En second lieu, l'application de la parité se heurte au souci d'éviter l'effet de contagion interarmées. Ainsi, dans le cadre de la transposition aux militaires du protocole Durafour, la parité s'est appliquée au seul grade de gendarme qui n'a pas de correspondant dans les trois armées. Les gradés n'ont pas pour leur part bénéficié de l'alignement sur les indices de brigadier chef ou de brigadier de la police nationale.
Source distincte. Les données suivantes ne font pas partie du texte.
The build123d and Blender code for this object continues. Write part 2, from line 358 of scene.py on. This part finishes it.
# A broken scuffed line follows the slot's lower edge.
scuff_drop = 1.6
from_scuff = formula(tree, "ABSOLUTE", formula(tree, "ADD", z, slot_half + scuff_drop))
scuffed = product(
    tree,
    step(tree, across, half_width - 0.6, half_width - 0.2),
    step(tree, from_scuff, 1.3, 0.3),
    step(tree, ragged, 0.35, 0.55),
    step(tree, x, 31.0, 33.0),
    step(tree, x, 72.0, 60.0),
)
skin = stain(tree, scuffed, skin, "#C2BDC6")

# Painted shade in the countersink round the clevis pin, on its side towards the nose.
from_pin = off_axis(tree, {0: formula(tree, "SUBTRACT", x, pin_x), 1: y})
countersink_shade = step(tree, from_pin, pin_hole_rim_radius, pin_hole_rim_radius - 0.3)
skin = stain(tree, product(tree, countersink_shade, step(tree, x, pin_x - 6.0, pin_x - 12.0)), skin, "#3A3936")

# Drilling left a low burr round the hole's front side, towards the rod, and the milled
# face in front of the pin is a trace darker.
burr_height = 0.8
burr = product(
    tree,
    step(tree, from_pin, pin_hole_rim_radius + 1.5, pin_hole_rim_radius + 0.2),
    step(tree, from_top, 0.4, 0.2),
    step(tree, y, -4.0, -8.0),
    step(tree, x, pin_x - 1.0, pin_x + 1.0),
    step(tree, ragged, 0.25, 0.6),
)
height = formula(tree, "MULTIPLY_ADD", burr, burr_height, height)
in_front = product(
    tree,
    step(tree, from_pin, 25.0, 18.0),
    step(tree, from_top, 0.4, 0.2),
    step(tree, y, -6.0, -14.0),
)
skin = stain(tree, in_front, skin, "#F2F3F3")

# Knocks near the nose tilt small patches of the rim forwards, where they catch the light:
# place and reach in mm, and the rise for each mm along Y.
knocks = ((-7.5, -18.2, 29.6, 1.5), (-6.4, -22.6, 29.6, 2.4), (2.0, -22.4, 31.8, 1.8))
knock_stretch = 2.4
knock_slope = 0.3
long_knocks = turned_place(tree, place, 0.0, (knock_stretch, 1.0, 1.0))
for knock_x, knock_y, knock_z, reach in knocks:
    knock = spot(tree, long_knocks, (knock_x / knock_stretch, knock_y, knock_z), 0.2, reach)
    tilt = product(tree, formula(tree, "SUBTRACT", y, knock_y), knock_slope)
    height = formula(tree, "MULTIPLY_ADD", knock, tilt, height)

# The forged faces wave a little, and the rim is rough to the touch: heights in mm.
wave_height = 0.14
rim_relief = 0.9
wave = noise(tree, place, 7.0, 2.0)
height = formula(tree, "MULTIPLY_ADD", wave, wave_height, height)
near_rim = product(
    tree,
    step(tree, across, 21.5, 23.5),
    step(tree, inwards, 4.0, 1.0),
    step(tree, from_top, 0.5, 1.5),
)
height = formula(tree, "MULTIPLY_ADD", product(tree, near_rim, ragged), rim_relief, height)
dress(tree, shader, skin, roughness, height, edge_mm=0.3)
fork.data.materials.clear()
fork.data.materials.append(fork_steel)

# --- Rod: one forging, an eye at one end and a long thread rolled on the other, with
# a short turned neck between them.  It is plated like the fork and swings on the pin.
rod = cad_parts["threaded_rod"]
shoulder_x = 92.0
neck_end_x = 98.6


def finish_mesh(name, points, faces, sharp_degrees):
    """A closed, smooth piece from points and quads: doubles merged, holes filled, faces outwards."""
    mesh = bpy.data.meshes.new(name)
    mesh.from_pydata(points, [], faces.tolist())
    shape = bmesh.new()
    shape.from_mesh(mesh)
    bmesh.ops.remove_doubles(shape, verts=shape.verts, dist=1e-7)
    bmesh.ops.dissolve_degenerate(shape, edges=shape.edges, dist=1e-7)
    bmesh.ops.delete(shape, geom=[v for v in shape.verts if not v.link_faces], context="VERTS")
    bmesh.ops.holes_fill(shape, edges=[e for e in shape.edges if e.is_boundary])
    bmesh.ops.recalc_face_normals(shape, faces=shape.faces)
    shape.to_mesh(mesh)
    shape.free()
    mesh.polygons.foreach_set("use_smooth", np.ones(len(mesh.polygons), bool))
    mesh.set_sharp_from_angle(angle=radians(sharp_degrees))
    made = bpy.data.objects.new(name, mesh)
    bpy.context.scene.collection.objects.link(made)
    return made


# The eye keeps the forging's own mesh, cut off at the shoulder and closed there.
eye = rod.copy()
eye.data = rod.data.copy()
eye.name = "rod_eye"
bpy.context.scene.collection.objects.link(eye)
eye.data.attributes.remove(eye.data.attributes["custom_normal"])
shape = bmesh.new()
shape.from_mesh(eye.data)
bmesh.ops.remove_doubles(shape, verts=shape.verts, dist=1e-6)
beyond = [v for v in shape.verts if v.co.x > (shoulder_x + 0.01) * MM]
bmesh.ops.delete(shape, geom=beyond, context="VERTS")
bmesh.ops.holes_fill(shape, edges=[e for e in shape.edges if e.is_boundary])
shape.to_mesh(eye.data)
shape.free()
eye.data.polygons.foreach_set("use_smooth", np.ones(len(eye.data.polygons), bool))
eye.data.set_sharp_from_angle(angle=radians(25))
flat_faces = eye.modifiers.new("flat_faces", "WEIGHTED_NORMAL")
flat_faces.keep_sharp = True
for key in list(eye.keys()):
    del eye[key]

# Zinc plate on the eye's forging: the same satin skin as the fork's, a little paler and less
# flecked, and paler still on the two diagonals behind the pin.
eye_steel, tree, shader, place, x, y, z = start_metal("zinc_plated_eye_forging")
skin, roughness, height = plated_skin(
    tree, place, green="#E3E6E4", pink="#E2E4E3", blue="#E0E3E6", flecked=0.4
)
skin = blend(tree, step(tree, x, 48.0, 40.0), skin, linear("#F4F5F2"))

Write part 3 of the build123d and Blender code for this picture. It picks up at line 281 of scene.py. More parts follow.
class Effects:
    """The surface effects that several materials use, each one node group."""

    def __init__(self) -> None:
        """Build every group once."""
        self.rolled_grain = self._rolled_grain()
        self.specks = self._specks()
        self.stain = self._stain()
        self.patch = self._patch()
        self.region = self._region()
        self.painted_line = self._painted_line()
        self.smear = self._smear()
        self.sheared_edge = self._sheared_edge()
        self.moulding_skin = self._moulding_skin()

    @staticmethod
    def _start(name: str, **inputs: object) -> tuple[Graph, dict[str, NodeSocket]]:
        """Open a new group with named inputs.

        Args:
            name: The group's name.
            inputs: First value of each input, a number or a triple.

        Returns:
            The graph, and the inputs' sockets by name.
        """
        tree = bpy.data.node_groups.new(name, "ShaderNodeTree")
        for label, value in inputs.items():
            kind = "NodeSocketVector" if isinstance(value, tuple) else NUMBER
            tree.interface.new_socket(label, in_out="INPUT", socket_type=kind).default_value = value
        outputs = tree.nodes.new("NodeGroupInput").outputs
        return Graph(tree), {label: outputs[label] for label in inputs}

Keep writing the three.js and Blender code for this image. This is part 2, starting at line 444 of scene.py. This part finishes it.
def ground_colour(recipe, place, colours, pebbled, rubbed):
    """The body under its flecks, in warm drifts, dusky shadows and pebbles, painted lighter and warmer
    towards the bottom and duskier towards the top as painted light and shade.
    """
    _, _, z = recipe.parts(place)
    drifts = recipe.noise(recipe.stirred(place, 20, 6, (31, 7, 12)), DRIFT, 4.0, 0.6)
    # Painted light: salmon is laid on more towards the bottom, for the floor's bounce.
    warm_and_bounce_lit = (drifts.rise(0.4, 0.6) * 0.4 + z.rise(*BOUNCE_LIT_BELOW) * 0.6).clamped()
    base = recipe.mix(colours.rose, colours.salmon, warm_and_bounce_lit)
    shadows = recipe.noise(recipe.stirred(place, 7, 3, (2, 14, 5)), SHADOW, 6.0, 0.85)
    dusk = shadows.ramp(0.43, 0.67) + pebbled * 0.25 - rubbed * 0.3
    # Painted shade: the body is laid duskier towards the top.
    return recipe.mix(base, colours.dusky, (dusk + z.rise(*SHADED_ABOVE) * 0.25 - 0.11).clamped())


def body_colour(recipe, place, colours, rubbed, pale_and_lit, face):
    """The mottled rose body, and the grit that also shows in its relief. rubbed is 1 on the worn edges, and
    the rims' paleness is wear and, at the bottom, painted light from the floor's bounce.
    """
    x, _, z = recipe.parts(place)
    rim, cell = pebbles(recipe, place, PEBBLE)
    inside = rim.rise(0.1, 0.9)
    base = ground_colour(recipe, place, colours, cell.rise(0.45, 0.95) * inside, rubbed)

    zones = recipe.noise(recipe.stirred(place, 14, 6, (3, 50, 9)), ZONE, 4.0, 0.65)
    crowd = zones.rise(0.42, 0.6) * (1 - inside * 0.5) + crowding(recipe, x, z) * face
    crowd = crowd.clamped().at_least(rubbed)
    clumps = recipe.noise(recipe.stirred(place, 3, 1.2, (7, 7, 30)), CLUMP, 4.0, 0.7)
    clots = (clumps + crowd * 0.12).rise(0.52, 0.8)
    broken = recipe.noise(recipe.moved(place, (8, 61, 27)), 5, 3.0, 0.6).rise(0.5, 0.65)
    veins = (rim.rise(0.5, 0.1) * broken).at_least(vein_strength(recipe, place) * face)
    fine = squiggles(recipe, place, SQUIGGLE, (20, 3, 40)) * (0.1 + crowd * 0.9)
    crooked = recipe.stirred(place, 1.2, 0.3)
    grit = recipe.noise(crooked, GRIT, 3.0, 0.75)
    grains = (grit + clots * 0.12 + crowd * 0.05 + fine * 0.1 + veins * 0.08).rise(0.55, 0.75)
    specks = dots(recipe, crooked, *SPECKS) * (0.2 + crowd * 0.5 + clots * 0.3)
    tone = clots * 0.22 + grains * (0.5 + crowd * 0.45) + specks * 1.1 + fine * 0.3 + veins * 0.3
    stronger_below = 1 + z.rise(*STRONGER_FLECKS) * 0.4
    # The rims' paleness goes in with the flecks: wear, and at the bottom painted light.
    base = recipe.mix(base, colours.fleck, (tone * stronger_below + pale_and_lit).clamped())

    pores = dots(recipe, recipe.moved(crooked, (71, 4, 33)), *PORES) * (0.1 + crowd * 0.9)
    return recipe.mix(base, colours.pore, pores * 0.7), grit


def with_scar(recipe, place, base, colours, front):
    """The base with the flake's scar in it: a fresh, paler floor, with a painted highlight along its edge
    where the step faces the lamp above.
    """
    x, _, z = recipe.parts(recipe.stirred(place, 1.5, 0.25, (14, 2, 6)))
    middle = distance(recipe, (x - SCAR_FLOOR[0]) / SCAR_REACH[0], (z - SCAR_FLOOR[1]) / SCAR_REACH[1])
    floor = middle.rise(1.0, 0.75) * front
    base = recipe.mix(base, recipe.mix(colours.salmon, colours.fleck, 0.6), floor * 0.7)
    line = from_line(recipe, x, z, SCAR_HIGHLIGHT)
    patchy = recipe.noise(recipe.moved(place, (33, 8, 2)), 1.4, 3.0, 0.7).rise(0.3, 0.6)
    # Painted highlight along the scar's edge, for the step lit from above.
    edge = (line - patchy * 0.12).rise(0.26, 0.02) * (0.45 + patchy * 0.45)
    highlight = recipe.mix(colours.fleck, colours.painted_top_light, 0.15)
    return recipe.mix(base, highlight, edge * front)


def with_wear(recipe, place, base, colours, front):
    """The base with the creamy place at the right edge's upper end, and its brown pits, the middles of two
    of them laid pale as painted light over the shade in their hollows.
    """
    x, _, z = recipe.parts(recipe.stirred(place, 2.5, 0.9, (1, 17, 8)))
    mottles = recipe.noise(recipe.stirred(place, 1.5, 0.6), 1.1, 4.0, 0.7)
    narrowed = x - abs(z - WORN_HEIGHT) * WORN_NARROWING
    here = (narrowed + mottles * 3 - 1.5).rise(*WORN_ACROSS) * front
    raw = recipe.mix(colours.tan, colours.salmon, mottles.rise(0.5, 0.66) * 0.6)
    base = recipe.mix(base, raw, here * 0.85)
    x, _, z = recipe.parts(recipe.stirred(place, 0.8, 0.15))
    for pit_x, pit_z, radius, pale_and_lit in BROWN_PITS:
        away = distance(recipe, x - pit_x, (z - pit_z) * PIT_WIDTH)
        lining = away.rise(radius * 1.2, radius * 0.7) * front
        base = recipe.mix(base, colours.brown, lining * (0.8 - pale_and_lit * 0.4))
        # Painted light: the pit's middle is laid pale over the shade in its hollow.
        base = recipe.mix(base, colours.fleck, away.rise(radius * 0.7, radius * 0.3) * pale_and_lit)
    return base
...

Cette situation a eu pour effet paradoxal de placer par exemple l'indice terminal de gendarme classé à l'échelon exceptionnel au-dessus de celui de maréchal des logis-chef.

c) La regrettable confusion des grades

Au-delà des questions indiciaires, les rapports entre police et gendarmerie sont compliqués par les dénominations des grades au sein de la police. En effet ces grades, dans le cadre de la refonte des corps de la police, s'inspirent directement de ceux qui prévalent dans la hiérarchie militaire.

Aussi la gendarmerie éprouve-t-elle un malaise lié à la remise en cause de sa spécificité comme force militaire chargée de la sécurité intérieure.

En outre l'exercice d'une même responsabilité s'accompagne en général pour le policier, d'un grade supérieur à celui du gendarme : l'identité des désignations ne recouvre donc pas la même échelle de fonctions dans les deux forces. La hiérarchie au sein de la gendarmerie s'en trouve dévalorisée.

Il ne faut pas se méprendre sur la portée symbolique de ce débat : il recouvre en effet des enjeux essentiels quant à l'image de la gendarmerie, la conscience de son identité et le moral de ses hommes.

Aussi, votre rapporteur, sans revenir sur la légitimité des grades accordée au sein de la police, souhaite que ces appellations, conformément d'ailleurs à la lettre même de la réforme, soient réservées à l'usage interne de la police et ne passe pas dans le « domaine public ».

Pour votre rapporteur, le choix de l'expression " dualisme équitable " retenue par le groupe de travail lui paraît en définitive plus approprié que le terme de « parité » pour rendre justice à la spécificité de la gendarmerie.